I loved the suggestion by Frank Harrell in r-devel to at least remove the “star system” (asterisks of varying numbers for different p-values) from R output.  A Quixotic action on Frank’s part (so of course I chimed in, in support of his point); sadly, no way would such a change be made.  To be sure, R in fact is modern in many ways, but there are some problems nevertheless.

In my blog posting cited above, I was especially worried that the stat field is not attracting enough of the “best and brightest” students.  Well, any thoughtful student can see the folly of claiming the t-test to be “exact.”  And if a sharp student looks closely, he/she will notice the hypocrisy of using the 1/(n-1) factor in estimating variance for comparing two general means, but NOT doing so when comparing two proportions.  If unbiasedness is so vital, why not use 1/(n-1) in the proportions case, a skeptical student might ask?

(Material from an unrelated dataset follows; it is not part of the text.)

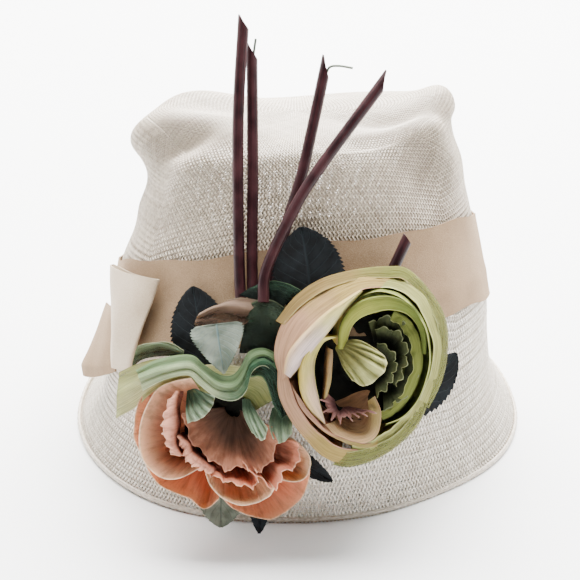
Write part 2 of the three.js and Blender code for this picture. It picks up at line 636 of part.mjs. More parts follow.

Some years ago, an Israeli statistician, upon hearing me kvetch like this, said I would enjoy a book written by one of his countrymen, titled What’s Not What in Statistics.  Unfortunately, I’ve never been able to find it.  But a good cleanup along those lines of the way statistics is taught is long overdue.

# Good for TI, Good for Schools, Bad for Kids, Bad for Stat

In my last post, I agreed with Prof. Xiao-Li Meng that Advanced Placement (AP) Statistics courses turn off many students to the statistics field, by being structured in a manner that makes for a boring class.  I cited as one of the problems the fact that the course officially requires TI calculators.  This is a sad waste of resources, as the machines are expensive while R is free, and R is capable of doing things that are much more engaging for kids.

Interestingly, this week the Washington Post ran an article on the monopoly that TI calculators have in the schools.  This was picked up by a Slashdot poster, who connected it to my blog post on AP Stat.  The Post article has some interesting implications.

As the article notes, it’s not just an issue of calculators vs. R.  It’s an issue of calculators in general vs. the TI calculator.  Whether by shrewd business strategy or just luck, TI has attained a structural monopoly.  The textbooks and standardized exams make use of TI calculators, which forces all the teachers to use that particular brand.

Further reinforcing that monopoly are the kickbacks, er, donations to the schools.  When my daughter was in junior high school and was told by the school to buy a TI calculator, I noticed at the store that Casio calculators were both cheaper and had more capabilities.  I asked the teacher about this, and she explained that TI makes donations to the schools.

All this shows why Ms. Chow, the Casio rep quoted in the article, is facing an uphill battle in trying to get schools to use her brand. But there is also something very troubling about Chow’s comment, “That is one thing we do struggle with, teachers worried about how long it is going to take them to learn [Casio products].”  Math teachers would have trouble learning to use a calculator?  MATH teachers?!  I am usually NOT one to bash the U.S. school system, but if many math teachers are this technically challenged, one must question whether they should be teaching math in the first place.  This also goes to the point in my last blog post that kids generally are not getting college-level instruction in the nominally college-level AP Stat courses.

Chow’s comment also relates to my speculation that, if there were a serious proposal to switch from TI to R, the biggest source of resistance would be the AP Stat teachers themselves.  Yet I contend that even they would find that it is easy to learn R to the level needed, meaning being able to do what they currently do on TIs—and to go further, such as analyzing large data sets that engage kids, producing nice color graphics.  This is not hard at all; the teachers don’t need to become programmers.

The Post article also brings up the issue of logistics.  How would teachers give in-class tests in an R-based AP Stat curriculum?  How would the national AP Stat exam handle this?

Those who dismiss using R for AP Stat on such logistical grounds may be shocked to know that the AP Computer Science exam is not conducted with a live programmable computer at hand either. It’s all on paper, with the form of the questions being designed so that a computer is not needed.  (See the sample test here.)  My point is that, if even a test that is specifically about programming can be given without a live computer present, certainly the AP Stat course doesn’t need one either.  For that matter, most questions on the AP Stat exam  concentrate on concepts, not computation, anyway, which is the way it should be.

The teachers should demand a stop to this calculator scam, and demand that the textbooks, AP Stat exam etc. be based on R (or some other free software) rather than on expensive calculators. The kids would benefit, and so would the field of statistics.